HHS establishes Advanced Research Projects Agency for Health
The Health and Human Services secretary also appointed an acting deputy director to manage the office.
The Health and Human Services Department Thursday announced the formal launch of its Advanced Research Projects Agency for Health, or ARPA-H.
ARPA-H will function as an independent entity within the National Institutions of Health, and will lead “high-risk, high-reward” biomedical and health investments, according to a notice set to publish Friday in the Federal Register.
Dr. Adam H. Russell, chief scientist at the University of Maryland’s Applied Research Laboratory for Intelligence and Security, was appointed ARPA-H’s deputy director Thursday by Health and Human Services Secretary Xavier Becerra in a separate announcement.
"We are ecstatic that Dr. Adam Russell has accepted the challenge to help launch ARPA-H, President Biden's bold, new endeavor to support ambitious and potentially transformational health research in this country," Becerra said in a statement. "ARPA-H will have a singular purpose: to drive breakthroughs in health, including the prevention, detection and treatment of diseases such as cancer, Alzheimer's and diabetes."
ARPA-H shares commonalities with other cutting-edge research offices, including the military’s Defense Advanced Research Projects Agency, or DARPA; the intelligence community’s Intelligence Advanced Research Projects Agency, or IARPA, and the Energy Department’s Advanced Research Projects Agency, or ARPA-E. Before his current role at the University of Maryland, Russell spent more than 10 years as a program manager at IARPA and later at DARPA. Russell will begin his new role in June.

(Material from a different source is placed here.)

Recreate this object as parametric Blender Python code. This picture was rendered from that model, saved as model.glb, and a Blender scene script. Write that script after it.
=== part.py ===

President Biden sought $5 billion in funding for ARPA-H in his March budget request. In addition to driving health breakthroughs, ARPA-H will aim to develop transformative technologies in biomedical and health research areas, facilitate partnerships among government, academia and industry to “accelerate the translation of innovation” and convert use-driven research “into tangible, sustainable solutions for patients,” according to the Federal Register notice.